→ Challenge
Retype word for word the lines lying between the line containing "Write the FreeCAD" and the line containing "import Sketcher", together with those two lines themselves, and nothing besides.

→ Extracted information
** start **
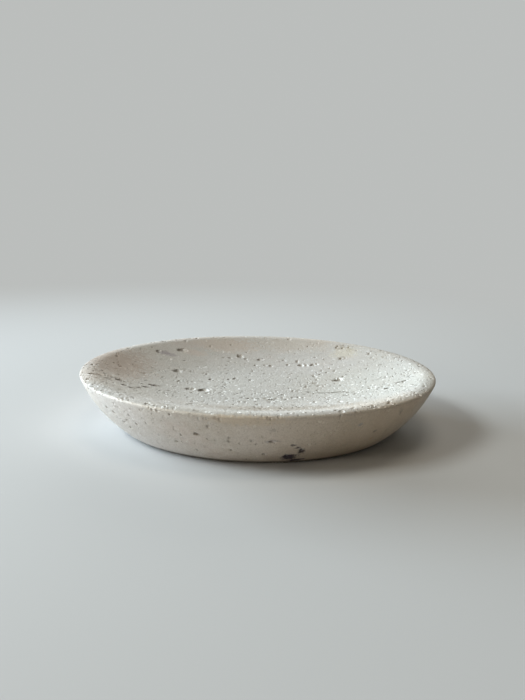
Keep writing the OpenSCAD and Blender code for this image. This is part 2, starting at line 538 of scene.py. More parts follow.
** end **
** start **
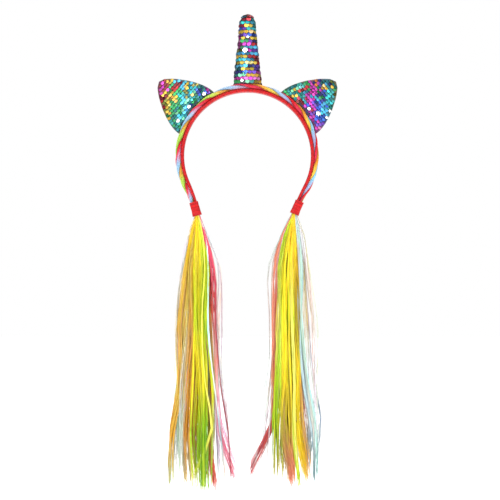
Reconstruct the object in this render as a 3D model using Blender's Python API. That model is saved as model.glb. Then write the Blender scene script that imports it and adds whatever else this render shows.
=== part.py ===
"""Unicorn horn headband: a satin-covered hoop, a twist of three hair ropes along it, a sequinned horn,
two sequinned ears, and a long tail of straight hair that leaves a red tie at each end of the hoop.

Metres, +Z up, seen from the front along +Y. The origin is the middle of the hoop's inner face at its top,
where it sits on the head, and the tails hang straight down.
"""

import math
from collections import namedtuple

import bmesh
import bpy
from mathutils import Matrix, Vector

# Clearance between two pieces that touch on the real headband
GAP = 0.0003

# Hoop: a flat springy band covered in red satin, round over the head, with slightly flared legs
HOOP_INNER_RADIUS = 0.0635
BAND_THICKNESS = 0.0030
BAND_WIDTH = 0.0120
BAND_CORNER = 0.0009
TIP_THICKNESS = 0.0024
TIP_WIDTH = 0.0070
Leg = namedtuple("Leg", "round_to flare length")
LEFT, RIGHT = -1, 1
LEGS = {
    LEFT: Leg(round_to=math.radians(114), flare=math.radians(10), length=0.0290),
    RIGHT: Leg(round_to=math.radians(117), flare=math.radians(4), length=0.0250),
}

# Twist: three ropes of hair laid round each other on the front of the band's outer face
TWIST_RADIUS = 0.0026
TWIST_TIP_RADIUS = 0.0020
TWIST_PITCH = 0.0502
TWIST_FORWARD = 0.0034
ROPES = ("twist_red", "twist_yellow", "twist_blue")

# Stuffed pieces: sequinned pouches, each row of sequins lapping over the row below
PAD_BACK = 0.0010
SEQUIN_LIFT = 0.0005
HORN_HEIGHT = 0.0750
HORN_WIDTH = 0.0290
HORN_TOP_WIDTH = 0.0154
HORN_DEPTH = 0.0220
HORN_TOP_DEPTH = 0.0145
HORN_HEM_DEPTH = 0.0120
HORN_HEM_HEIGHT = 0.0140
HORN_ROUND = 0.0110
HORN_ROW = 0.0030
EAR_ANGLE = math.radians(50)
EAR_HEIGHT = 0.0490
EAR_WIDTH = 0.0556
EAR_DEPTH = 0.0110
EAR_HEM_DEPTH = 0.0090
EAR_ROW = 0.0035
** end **
** start **
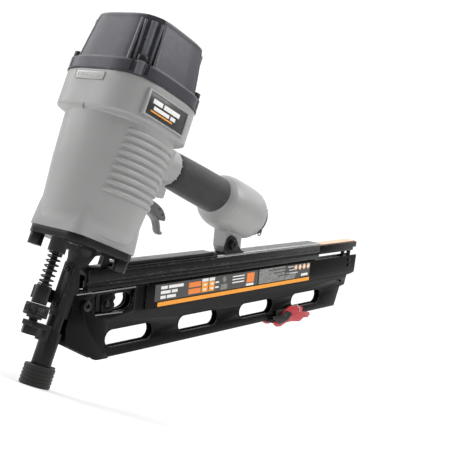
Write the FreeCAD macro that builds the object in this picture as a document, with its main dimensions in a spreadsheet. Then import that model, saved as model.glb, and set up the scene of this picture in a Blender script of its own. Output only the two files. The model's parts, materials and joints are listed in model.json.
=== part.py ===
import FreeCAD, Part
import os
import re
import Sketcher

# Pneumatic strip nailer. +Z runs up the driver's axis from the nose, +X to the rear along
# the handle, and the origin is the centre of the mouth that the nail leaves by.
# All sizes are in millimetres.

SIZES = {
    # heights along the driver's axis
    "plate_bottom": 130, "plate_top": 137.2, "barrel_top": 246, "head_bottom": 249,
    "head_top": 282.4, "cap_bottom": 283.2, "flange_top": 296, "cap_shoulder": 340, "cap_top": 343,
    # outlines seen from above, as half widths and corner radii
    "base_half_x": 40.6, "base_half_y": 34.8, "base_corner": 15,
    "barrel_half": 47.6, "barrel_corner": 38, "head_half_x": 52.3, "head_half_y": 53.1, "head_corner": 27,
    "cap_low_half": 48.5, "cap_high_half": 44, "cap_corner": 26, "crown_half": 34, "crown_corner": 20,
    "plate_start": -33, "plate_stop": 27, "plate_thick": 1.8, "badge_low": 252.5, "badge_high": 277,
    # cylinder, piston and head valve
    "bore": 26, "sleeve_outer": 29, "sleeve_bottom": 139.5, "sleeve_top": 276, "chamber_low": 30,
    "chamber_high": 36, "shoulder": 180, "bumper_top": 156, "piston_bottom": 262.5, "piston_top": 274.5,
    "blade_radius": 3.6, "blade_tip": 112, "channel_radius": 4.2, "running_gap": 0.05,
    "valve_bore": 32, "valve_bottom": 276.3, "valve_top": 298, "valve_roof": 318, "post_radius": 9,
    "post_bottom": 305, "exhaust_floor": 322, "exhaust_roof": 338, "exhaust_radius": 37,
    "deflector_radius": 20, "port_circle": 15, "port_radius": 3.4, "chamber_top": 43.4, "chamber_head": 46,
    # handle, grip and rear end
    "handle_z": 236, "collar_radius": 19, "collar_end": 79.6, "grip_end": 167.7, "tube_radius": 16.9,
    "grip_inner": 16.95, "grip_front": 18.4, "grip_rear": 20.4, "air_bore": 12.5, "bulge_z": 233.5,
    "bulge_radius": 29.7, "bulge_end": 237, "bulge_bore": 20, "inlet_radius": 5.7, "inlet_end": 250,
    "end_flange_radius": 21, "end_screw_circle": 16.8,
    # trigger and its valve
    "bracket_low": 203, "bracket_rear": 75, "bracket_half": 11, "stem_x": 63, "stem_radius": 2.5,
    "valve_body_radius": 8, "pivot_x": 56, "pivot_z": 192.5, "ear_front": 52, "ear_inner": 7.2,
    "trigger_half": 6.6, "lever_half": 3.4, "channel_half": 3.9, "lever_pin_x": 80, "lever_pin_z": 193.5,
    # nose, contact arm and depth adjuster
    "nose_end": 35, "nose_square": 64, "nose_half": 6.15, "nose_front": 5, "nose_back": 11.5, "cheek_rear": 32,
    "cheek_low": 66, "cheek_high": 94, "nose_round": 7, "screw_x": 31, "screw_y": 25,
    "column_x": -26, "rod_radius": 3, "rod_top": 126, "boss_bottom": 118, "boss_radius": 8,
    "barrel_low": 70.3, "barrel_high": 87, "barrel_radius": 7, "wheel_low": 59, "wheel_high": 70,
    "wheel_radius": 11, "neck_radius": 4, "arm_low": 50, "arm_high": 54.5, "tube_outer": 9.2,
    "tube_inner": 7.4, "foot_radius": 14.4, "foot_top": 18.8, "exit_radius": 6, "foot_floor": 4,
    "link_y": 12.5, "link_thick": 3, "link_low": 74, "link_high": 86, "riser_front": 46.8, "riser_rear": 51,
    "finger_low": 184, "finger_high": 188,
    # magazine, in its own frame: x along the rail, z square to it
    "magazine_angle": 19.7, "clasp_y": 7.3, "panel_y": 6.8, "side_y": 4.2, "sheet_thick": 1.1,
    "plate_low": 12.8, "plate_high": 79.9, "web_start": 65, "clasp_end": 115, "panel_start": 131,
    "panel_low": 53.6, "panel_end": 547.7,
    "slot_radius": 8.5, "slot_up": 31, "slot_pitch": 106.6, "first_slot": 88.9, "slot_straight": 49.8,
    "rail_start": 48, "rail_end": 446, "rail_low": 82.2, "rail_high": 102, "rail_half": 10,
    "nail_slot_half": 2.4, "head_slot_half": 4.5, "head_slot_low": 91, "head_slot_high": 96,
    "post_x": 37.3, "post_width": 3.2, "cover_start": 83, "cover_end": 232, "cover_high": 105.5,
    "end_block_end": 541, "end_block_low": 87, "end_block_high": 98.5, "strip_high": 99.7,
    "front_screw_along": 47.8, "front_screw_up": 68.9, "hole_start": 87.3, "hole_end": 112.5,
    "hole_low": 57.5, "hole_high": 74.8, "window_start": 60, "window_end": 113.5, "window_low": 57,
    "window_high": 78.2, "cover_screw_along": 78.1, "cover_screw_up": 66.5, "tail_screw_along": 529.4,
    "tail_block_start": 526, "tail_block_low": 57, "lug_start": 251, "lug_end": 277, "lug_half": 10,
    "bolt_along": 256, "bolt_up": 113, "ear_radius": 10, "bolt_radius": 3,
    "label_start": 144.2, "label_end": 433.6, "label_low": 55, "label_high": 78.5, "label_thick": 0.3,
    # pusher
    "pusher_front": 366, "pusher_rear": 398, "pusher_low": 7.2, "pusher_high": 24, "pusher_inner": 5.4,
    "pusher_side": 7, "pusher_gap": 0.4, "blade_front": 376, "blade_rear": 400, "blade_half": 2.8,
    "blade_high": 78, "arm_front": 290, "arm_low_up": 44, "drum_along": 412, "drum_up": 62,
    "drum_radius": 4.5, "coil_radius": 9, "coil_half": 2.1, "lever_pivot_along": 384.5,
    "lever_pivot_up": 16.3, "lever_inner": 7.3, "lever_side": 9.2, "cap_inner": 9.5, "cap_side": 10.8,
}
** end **
→ Result
Write the FreeCAD macro that builds the object in this picture as a document, with its main dimensions in a spreadsheet. Then import that model, saved as model.glb, and set up the scene of this picture in a Blender script of its own. Output only the two files. The model's parts, materials and joints are listed in model.json.
=== part.py ===
import FreeCAD, Part
import os
import re
import Sketcher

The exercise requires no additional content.